WHAT THIS TASK INVOLVES> All of the data below should be written out exactly.

PROVIDED DATA>

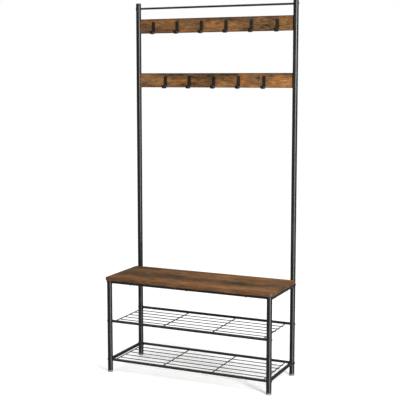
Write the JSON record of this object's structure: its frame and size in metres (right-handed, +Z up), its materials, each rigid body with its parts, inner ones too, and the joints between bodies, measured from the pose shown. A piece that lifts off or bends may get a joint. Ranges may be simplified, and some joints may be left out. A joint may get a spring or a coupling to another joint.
{
  "type": "hall tree with hooks",
  "caption": "Tall hall tree with a round-tube steel frame, a wooden bench seat, wire shoe shelves below it and boards of J-hooks between two uprights.",
  "frame": {"origin": "on the floor, under the centre of the whole object's bounding box", "axes": "+X to the sitter's left as seen from the front, that is to the viewer's right; +Y to the back, towards the hook boards; +Z up"},
  "size_m": [0.864, 0.347, 1.8],
  "materials": {
    "frame_steel": "black powder coat, low gloss with a soft highlight",
    "wire_steel": "black powder coat over drawn wire",
    "hook_steel": "black enamel, semi-gloss",
    "black_hardware": "black oxide, satin",
    "zinc_hardware": "bright zinc plate",
    "rustic_wood": "rustic brown wood-grain laminate on board, satin, with darker rounded edges",
    "foot_plastic": "light grey moulded plastic",
    "cap_plastic": "black moulded plastic"
  },
  "bodies": {
    "frame": {"board_brackets": "frame_steel", "bottom_shelf_cross_wire_1": "wire_steel", "bottom_shelf_cross_wire_2": "wire_steel", "bottom_shelf_cross_wire_3": "wire_steel", "bottom_shelf_cross_wire_4": "wire_steel", "bottom_shelf_front_rail": "frame_steel", "bottom_shelf_long_wires": "wire_steel", "bottom_shelf_rear_rail": "frame_steel", "bracket_screws": "zinc_hardware", "foot_inserts": "foot_plastic", "frame_bolts": "black_hardware", "front_leg_end_discs": "frame_steel", "front_seat_rail": "frame_steel", "hook_screws": "black_hardware", "left_back_leg": "frame_steel", "left_bottom_side_rail": "frame_steel", "left_front_leg": "frame_steel", "left_seat_side_rail": "frame_steel", "left_upright": "frame_steel", "left_upright_joiner": "frame_steel", "lower_hook_1": "hook_steel", "lower_hook_2": "hook_steel", "lower_hook_3": "hook_steel", "lower_hook_4": "hook_steel", "lower_hook_5": "hook_steel", "lower_hook_board": "rustic_wood", "middle_shelf_cross_wire_1": "wire_steel", "middle_shelf_cross_wire_2": "wire_steel", "middle_shelf_cross_wire_3": "wire_steel", "middle_shelf_cross_wire_4": "wire_steel", "middle_shelf_front_rail": "frame_steel", "middle_shelf_long_wires": "wire_steel", "middle_shelf_rear_rail": "frame_steel", "rail_end_nuts": "zinc_hardware", "rear_seat_rail": "frame_steel", "right_back_leg": "frame_steel", "right_bottom_side_rail": "frame_steel", "right_front_leg": "frame_steel", "right_seat_side_rail": "frame_steel", "right_upright": "frame_steel", "right_upright_joiner": "frame_steel", "seat_board": "rustic_wood", "seat_screws": "zinc_hardware", "top_rail": "frame_steel", "top_rail_bolts": "black_hardware", "top_rail_end_nuts": "zinc_hardware", "upper_hook_1": "hook_steel", "upper_hook_2": "hook_steel", "upper_hook_3": "hook_steel", "upper_hook_4": "hook_steel", "upper_hook_5": "hook_steel", "upper_hook_6": "hook_steel", "upper_hook_board": "rustic_wood", "upright_caps": "cap_plastic"},
    "left_back_foot": {"left_back_levelling_foot": "foot_plastic"},
    "left_front_foot": {"left_front_levelling_foot": "foot_plastic"},
    "right_back_foot": {"right_back_levelling_foot": "foot_plastic"},
    "right_front_foot": {"right_front_levelling_foot": "foot_plastic"}
  },
  "joints": [
    {"name": "left_back_foot_height", "type": "slide", "parent": "frame", "child": "left_back_foot", "axis": [0, 0, -1], "range_m": [0, 0.01]},
    {"name": "left_front_foot_height", "type": "slide", "parent": "frame", "child": "left_front_foot", "axis": [0, 0, -1], "range_m": [0, 0.01]},
    {"name": "right_back_foot_height", "type": "slide", "parent": "frame", "child": "right_back_foot", "axis": [0, 0, -1], "range_m": [0, 0.01]},
    {"name": "right_front_foot_height", "type": "slide", "parent": "frame", "child": "right_front_foot", "axis": [0, 0, -1], "range_m": [0, 0.01]}
  ]
}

OUTPUT OF THE TASK>
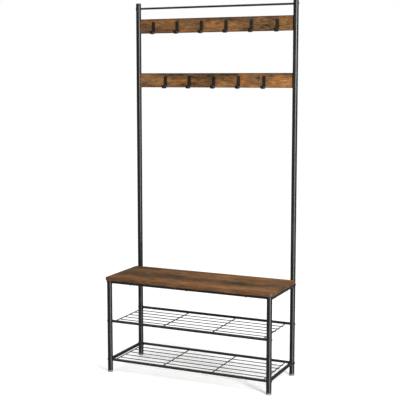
Write the JSON record of this object's structure: its frame and size in metres (right-handed, +Z up), its materials, each rigid body with its parts, inner ones too, and the joints between bodies, measured from the pose shown. A piece that lifts off or bends may get a joint. Ranges may be simplified, and some joints may be left out. A joint may get a spring or a coupling to another joint.
{
  "type": "hall tree with hooks",
  "caption": "Tall hall tree with a round-tube steel frame, a wooden bench seat, wire shoe shelves below it and boards of J-hooks between two uprights.",
  "frame": {"origin": "on the floor, under the centre of the whole object's bounding box", "axes": "+X to the sitter's left as seen from the front, that is to the viewer's right; +Y to the back, towards the hook boards; +Z up"},
  "size_m": [0.864, 0.347, 1.8],
  "materials": {
    "frame_steel": "black powder coat, low gloss with a soft highlight",
    "wire_steel": "black powder coat over drawn wire",
    "hook_steel": "black enamel, semi-gloss",
    "black_hardware": "black oxide, satin",
    "zinc_hardware": "bright zinc plate",
    "rustic_wood": "rustic brown wood-grain laminate on board, satin, with darker rounded edges",
    "foot_plastic": "light grey moulded plastic",
    "cap_plastic": "black moulded plastic"
  },
  "bodies": {
    "frame": {"board_brackets": "frame_steel", "bottom_shelf_cross_wire_1": "wire_steel", "bottom_shelf_cross_wire_2": "wire_steel", "bottom_shelf_cross_wire_3": "wire_steel", "bottom_shelf_cross_wire_4": "wire_steel", "bottom_shelf_front_rail": "frame_steel", "bottom_shelf_long_wires": "wire_steel", "bottom_shelf_rear_rail": "frame_steel", "bracket_screws": "zinc_hardware", "foot_inserts": "foot_plastic", "frame_bolts": "black_hardware", "front_leg_end_discs": "frame_steel", "front_seat_rail": "frame_steel", "hook_screws": "black_hardware", "left_back_leg": "frame_steel", "left_bottom_side_rail": "frame_steel", "left_front_leg": "frame_steel", "left_seat_side_rail": "frame_steel", "left_upright": "frame_steel", "left_upright_joiner": "frame_steel", "lower_hook_1": "hook_steel", "lower_hook_2": "hook_steel", "lower_hook_3": "hook_steel", "lower_hook_4": "hook_steel", "lower_hook_5": "hook_steel", "lower_hook_board": "rustic_wood", "middle_shelf_cross_wire_1": "wire_steel", "middle_shelf_cross_wire_2": "wire_steel", "middle_shelf_cross_wire_3": "wire_steel", "middle_shelf_cross_wire_4": "wire_steel", "middle_shelf_front_rail": "frame_steel", "middle_shelf_long_wires": "wire_steel", "middle_shelf_rear_rail": "frame_steel", "rail_end_nuts": "zinc_hardware", "rear_seat_rail": "frame_steel", "right_back_leg": "frame_steel", "right_bottom_side_rail": "frame_steel", "right_front_leg": "frame_steel", "right_seat_side_rail": "frame_steel", "right_upright": "frame_steel", "right_upright_joiner": "frame_steel", "seat_board": "rustic_wood", "seat_screws": "zinc_hardware", "top_rail": "frame_steel", "top_rail_bolts": "black_hardware", "top_rail_end_nuts": "zinc_hardware", "upper_hook_1": "hook_steel", "upper_hook_2": "hook_steel", "upper_hook_3": "hook_steel", "upper_hook_4": "hook_steel", "upper_hook_5": "hook_steel", "upper_hook_6": "hook_steel", "upper_hook_board": "rustic_wood", "upright_caps": "cap_plastic"},
    "left_back_foot": {"left_back_levelling_foot": "foot_plastic"},
    "left_front_foot": {"left_front_levelling_foot": "foot_plastic"},
    "right_back_foot": {"right_back_levelling_foot": "foot_plastic"},
    "right_front_foot": {"right_front_levelling_foot": "foot_plastic"}
  },
  "joints": [
    {"name": "left_back_foot_height", "type": "slide", "parent": "frame", "child": "left_back_foot", "axis": [0, 0, -1], "range_m": [0, 0.01]},
    {"name": "left_front_foot_height", "type": "slide", "parent": "frame", "child": "left_front_foot", "axis": [0, 0, -1], "range_m": [0, 0.01]},
    {"name": "right_back_foot_height", "type": "slide", "parent": "frame", "child": "right_back_foot", "axis": [0, 0, -1], "range_m": [0, 0.01]},
    {"name": "right_front_foot_height", "type": "slide", "parent": "frame", "child": "right_front_foot", "axis": [0, 0, -1], "range_m": [0, 0.01]}
  ]
}